もう一つのキーワードのPSD-95 inhibitorは,正式にはTat-NR2B9cという化合物である.NMDA型グルタミン酸受容体のNR2BサブユニットのC末端の9アミノ酸に,HIV Tat蛋白の11アミノ酸を結合し細胞透過性を高めた20アミノ酸からなる化合物である.これはシナプス後肥厚部タンパク質95(PSD-95)とNMDA受容体の間の相互作用を阻害することにより,神経細胞に有害なシグナル伝達を軽減すると言われている.これまで,げっ歯類の脳梗塞モデルを用いた研究にて,脳虚血に対し神経細胞保護作用をもつことがすでに明らかにされている.つまり本研究は「げっ歯類で有効性が確認されている薬剤をサルのモデルでも確認したぞ」という論文である.

さて具体的な内容だが,モデルは2つの中大脳閉塞モデル(一過性局所脳虚血モデル;transient MCAO)を使用している.脳外科的手術により中大脳動脈を直接クリップし,一定時間後,再開通する.閉塞箇所により,MRIで確認したペナンブラ(ここではPWI/DWIミスマッチの意味)の消退のスピードが異なることを確認している.重症モデルでは虚血3時間後で,灌流低下部位の80%がDWI陽性となり,軽症モデルでは30%未満が陽性となる.この2つのモデルを使用し,PSD-95 inhibitorの有効性を調べている.
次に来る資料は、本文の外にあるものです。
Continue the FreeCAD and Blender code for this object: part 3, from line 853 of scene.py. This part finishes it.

主要評価項目としてはT2強調画像で確認した虚血30日後の脳梗塞体積とし,副次評価項目としては,拡散強調画像で確認した虚血4時間ないし24時間後の脳梗塞体積や,30日後の運動機能,病理組織,網羅的なRNA発現変化とした.

結果としては,重症モデル(90分間の一過性脳虚血)にて,PSD-95 inhibitorを再開通の1時間後に投与すると, 24時間後ないし30日後の脳梗塞体積が有意に縮小され,30日後の組織学的評価でも梗塞サイズは縮小していた.また虚血後30日までのいずれの時点でも偽薬群より機能予後が良好であった.RNA発現についても,転写レベルが減少する遺伝子を有意に減らすことができた.

つぎに同じ重症モデルで一過性脳虚血時間を4.5hまで伸ばし,PSD-95 inhibitorを再開通の1時間後に投与しているが,7日目の時点で脳梗塞体積と12時間以降の運動機能が偽薬群と比べ有意に良好であった.
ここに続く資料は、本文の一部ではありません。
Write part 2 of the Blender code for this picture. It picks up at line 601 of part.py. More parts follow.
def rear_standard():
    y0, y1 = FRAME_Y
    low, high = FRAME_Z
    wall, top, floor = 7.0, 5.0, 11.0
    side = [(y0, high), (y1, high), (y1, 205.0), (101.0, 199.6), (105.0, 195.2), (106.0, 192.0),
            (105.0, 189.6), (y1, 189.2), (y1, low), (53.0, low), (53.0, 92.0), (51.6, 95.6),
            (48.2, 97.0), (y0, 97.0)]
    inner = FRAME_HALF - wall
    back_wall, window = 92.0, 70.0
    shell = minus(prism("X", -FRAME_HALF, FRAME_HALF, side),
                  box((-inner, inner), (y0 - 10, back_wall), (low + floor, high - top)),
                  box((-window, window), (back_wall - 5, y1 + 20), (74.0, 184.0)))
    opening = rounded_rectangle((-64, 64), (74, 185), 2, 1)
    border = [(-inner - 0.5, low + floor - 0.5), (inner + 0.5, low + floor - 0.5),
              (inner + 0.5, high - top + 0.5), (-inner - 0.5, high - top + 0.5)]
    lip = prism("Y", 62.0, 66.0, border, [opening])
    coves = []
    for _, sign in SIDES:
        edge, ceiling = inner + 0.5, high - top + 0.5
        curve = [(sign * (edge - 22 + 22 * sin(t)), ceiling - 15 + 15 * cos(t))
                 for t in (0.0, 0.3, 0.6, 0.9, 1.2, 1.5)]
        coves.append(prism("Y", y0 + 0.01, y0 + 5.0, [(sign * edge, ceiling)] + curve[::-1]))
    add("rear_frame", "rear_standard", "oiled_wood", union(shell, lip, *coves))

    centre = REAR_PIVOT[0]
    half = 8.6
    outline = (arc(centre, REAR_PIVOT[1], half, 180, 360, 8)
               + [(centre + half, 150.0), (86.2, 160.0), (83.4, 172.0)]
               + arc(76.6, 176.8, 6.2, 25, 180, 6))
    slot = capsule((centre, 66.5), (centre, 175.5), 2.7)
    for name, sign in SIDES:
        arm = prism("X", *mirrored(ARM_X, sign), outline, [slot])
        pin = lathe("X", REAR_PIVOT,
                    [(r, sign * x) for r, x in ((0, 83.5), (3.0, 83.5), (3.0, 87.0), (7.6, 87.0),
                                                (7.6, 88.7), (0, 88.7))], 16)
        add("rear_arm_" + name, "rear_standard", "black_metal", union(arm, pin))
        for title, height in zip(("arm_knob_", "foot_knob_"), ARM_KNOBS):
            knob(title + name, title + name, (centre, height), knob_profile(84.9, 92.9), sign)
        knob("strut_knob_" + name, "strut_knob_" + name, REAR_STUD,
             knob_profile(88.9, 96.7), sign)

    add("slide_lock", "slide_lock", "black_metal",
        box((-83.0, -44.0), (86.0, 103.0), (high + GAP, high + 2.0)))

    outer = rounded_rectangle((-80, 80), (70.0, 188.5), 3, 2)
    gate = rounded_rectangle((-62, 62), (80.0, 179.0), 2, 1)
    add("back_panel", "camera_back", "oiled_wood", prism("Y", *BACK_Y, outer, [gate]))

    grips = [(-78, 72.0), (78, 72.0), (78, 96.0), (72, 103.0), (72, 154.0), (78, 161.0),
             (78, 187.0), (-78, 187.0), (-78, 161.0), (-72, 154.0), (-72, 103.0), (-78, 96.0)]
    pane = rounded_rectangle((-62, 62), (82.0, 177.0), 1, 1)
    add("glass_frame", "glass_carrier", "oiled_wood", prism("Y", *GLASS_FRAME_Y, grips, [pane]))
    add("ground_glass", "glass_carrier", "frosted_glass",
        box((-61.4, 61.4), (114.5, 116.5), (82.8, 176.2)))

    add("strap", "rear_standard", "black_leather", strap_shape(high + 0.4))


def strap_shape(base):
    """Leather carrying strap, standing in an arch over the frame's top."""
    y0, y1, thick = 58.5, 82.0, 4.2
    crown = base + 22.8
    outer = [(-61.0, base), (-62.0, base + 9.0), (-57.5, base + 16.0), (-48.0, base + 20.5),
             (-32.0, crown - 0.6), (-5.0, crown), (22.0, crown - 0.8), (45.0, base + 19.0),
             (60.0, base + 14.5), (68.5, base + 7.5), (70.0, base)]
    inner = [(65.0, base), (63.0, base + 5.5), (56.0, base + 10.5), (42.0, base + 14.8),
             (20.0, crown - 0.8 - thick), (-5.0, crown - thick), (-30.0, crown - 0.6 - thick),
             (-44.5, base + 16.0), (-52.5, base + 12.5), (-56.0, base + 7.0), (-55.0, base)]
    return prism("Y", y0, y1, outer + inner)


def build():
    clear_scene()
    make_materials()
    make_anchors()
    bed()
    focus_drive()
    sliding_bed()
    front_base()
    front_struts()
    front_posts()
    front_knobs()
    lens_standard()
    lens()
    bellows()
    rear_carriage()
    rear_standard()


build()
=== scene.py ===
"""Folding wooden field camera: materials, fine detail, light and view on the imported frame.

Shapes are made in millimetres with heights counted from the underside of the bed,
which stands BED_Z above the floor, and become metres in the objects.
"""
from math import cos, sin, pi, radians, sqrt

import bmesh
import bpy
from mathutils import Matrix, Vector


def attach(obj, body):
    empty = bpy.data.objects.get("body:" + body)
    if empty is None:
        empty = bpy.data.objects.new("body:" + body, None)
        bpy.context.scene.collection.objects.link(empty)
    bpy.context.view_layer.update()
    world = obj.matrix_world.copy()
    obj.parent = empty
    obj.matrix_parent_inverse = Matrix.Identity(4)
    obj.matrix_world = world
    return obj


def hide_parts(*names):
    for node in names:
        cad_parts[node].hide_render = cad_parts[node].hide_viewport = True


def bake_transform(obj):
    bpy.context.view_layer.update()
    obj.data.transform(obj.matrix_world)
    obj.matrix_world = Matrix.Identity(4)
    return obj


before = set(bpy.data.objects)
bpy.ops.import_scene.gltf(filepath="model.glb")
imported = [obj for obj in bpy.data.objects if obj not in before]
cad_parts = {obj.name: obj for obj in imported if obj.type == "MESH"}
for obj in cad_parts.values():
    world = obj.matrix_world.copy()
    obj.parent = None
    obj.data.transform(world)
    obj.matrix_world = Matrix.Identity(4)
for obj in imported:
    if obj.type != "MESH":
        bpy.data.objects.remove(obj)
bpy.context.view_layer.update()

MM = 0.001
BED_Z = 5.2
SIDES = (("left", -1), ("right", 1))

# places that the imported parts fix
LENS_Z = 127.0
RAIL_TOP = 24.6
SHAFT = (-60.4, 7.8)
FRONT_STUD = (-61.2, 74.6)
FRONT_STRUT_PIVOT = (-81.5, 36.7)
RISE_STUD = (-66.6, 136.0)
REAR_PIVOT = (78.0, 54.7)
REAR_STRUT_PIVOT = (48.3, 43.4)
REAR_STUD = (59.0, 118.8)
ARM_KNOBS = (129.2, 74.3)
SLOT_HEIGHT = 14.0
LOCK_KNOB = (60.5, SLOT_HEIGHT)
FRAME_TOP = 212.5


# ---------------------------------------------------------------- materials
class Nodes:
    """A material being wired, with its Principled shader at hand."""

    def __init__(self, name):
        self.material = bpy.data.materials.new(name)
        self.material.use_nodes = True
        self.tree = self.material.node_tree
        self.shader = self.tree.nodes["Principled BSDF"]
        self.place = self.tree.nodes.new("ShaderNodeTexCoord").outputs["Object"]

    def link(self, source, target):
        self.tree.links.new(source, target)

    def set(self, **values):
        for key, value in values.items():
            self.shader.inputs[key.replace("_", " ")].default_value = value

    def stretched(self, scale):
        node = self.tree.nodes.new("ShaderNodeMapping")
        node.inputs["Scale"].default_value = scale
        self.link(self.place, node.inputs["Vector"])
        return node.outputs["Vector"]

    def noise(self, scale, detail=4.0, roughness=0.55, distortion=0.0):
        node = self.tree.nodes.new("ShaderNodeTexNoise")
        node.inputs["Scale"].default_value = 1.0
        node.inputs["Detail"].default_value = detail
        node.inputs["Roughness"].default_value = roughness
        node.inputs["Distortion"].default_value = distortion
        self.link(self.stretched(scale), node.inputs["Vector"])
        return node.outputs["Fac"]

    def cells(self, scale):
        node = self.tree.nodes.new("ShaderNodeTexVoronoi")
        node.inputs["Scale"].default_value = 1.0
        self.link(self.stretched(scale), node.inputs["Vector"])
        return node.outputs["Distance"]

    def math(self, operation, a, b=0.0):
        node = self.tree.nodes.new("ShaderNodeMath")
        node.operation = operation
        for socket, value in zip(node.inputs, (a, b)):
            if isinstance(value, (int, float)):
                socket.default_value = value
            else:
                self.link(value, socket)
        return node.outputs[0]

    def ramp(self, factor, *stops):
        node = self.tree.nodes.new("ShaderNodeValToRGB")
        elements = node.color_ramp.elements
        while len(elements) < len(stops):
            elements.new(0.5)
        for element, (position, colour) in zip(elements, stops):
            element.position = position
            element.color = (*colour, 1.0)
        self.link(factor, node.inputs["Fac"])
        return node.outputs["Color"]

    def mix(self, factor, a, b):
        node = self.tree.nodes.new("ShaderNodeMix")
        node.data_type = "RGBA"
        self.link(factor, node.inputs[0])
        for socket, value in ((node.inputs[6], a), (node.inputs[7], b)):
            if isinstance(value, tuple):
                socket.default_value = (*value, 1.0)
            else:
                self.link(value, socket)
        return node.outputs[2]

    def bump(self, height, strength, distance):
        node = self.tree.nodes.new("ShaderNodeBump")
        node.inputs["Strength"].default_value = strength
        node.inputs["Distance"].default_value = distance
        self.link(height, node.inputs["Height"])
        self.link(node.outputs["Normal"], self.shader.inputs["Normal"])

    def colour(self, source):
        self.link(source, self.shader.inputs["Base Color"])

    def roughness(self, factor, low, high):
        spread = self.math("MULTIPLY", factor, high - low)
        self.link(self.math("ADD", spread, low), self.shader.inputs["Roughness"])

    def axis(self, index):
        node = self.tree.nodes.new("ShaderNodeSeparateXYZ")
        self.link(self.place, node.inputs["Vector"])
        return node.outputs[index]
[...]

最後に治療可能時間(therapeutic time window)を検討する目的で,軽症モデルを用い,3.5hの一過性脳虚血後,3時間経過した後にPSD-95 inhibitorを投与しているが,14日目における脳梗塞体積が有意に小さく,運動機能も良好という結果であった.いずれにおいても有効性が認められた.

さて本研究がNature誌に取り上げられた意味は何であろうか?正直なところ,すでに有効性が指摘されている薬剤の研究で,驚くような内容のものではない.これはおそらく脳梗塞の神経細胞保護薬開発を目指した研究は今後,こうあるべきだというスタンダードを示そうとしたのではないだろうか.
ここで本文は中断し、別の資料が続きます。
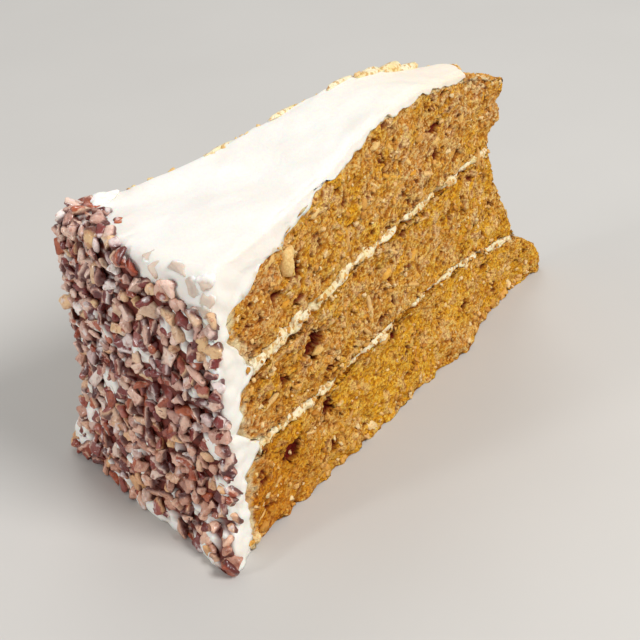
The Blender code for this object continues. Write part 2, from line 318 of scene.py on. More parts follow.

これまで,げっ歯類を用いた動物モデルで脳梗塞治療薬(神経保護薬)候補が数限りなく報告されたが,ヒトにおける臨床試験で,tPAを除きことごとく失敗した.この結果,薬剤による神経細胞保護はヒトにおいては絶望的という悲観的な考えが支配的になった.しかし本研究は薬剤の有効性を評価するためには,ヒトにより近いサルモデルでその有効性を確認し,その上で臨床試験を目指すべきということを主張し,Nature誌もそれが正しい方向性だろうと認めたということであろう.おそらくこの考え方は他の疾患にも波及していく可能性がある.ただ現実問題としてサルを用いた研究は,さまざまな面でハードルが高く,さらにサルで有効であれば本当にヒトで有効であるのかという確証があるわけではない.しかしいずれにしても本研究は治療研究の方向性に大きなインパクトを与える可能性があり,注目すべき論文である.

Nature. 2012 Feb 29;483(7388):213-7. doi: 10.1038/nature10841.